The United States is generally governed by the rule of law, not the rule of man. That means, if a person is found guilty of a crime that carries a lawful punishment of jail time, they can be sentenced to spend time in jail by a judge. Presidents can then pardon that person if they want to.
In a dictatorship, the leader would be able to send people to jail on his own authority, which sometimes happens in countries that don’t follow the rule of law. But in the US, we generally follow the “rule of law” and this would not be possible.
As expected, though, neither Donald J Trump on the Republican side nor Hillary Clinton on the Democratic side said anything substantive about education policy in the debate this evening, except for a slight nod to the so-called Trump effect bringing about an increase in bullying in K-12 schools, which I already wrote about last month. That gives me little to talk about concerning the debate itself. But, in bringing up a special prosecutor to look into Hillary Clinton, Mr Trump opened a door to talk about the Constitution.
For this, we have to go back to Bill Clinton. The country and its news-gathering apparatus were distracted by Whitewater, Paula Jones, and Monica Lewinsky while Osama bin Laden was plotting an attack on the US, and the same may be going on now as we obsess over scandals that have little to do with policy and more to do with the character of the next president.
All our news-gathering organizations are shifting coverage away from issues in order to cover an inflammatory videotape and the acid-washing of a private email server. College affordability, healthcare reform, the commitment of forces in Syria, dealing with Assad or even Putin, and other important issues get less coverage and less of our attention.
Mr Trump has been saying on the campaign trail, for some time, that he would instruct his attorney general to appoint a special prosecutor to look into Ms Clinton’s affairs, and this evening he said she “would be in jail” if he were elected. This implies she would be in jail regardless of the findings of fact in any court case or the sentence of any competent judge. This statement on Mr Trump’s part goes against an understanding of how the rule of law works.

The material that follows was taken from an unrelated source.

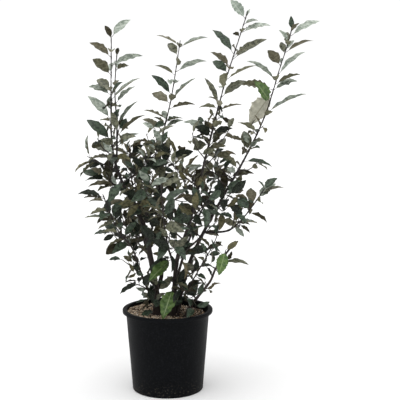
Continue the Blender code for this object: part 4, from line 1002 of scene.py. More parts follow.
def tube(points, radii, sides):
    """A closed tapering tube: one end face extruded along the points, turned with them."""
    ways = [(after - before).normalized() for before, after in zip(points, points[1:])]
    ways.append(ways[-1])
    turn = UP.rotation_difference(ways[0])
    bm = bmesh.new()
    bmesh.ops.create_circle(bm, cap_ends=True, segments=sides, radius=1.0)
    bm.faces.ensure_lookup_table()
    end = bm.faces[0]
    place = Matrix.LocRotScale(points[0], turn, Vector((radii[0],) * 3))
    bmesh.ops.transform(bm, matrix=place, verts=end.verts)
    for index in range(1, len(points)):
        turn = ways[index - 1].rotation_difference(ways[index]) @ turn
        grown = bmesh.ops.extrude_face_region(bm, geom=[end])["geom"]
        if index > 1:
            bm.faces.remove(end)
        end = next(item for item in grown if isinstance(item, bmesh.types.BMFace))
        target = Matrix.LocRotScale(points[index], turn, Vector((radii[index],) * 3))
        bmesh.ops.transform(bm, matrix=target @ place.inverted(), verts=end.verts)
        place = target
    return bm


def shoot_solid(line, sides, owner):
    """A shoot's plain solid."""
    radii = [line.radius(distance) for distance in line.distances]
    return solid_of(*shape_of(tube(line.points, radii, sides)), owner)


def in_own_space(point, name):
    """A mass keeps the points that lie nearer to its own stem than to another mass's."""
    own = stems[name].gap_to(point)
    return all(own <= line.gap_to(point) + SHARED_BORDER
               for other, line in stems.items() if other != name)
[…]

Furthermore, in most cases from our history, the party in the White House almost never wants a special prosecutor. Mr Clinton said allowing a special prosecutor in one case was the worst decision he could have made.
The reason the party in the White House usually dreads a special prosecutor is that prosecutors are more often than not used as political weapons. They’re shielded from the political leaders within the Justice Department and the Executive Branch. Why would Mr Trump, if elected, want to appoint a prosecutor that could be shielded from his own administration? Either it’s completely nonsensical or, if there’s a method to the madness, it would give the president an option to shift the blame for any findings away from himself.
In the 1990s, after Mr Clinton “allowed” a special prosecutor that compelled the first First Lady in history to testify before a grand jury, Congress passed a law giving the president less power in stopping the work of a special prosecutor. Richard Nixon fired one who was getting close to the tapes that would incriminate him in the Watergate scandal, but no action ensued vis-à-vis the special prosecutor after the Nixon presidency. Two Justice Department officials resigned, however, instead of obeying Nixon’s order to fire the special prosecutor.
The law has expired, and no one is in any big hurry to use it ever again. “I think I’ve come to the conclusion that we are better off when we have less of these investigations rather than more,” NPR quoted Ken Gormley, president of Duquesne University in Pittsburgh and the author of two books on special prosecutors, as saying. “They should be reserved for very special and extreme occasions.”
So no, Donald Trump, if he were elected president, wouldn’t have the authority to send people to jail. That rule-of-law “thing” kind of gets in the way. And the office of the president has the authority to appoint a special prosecutor (or to order an attorney general to do that, an order the attorney general would be free to refuse) but probably wouldn’t, just to avoid another big distraction to the country he or she would be running.
The intent of Mr Trump’s special prosecutor, anyway, doesn’t seem to be shielding the prosecutor from political corruption in the Executive Branch but finding someone guilty so a judge can sentence her under the law. That doesn’t require a special prosecutor, just a cleaning up of any corruption in the Justice Department. So far, none has been found, and Mr Trump’s call for a special prosecutor seems misguided politically and ill-informed under our laws.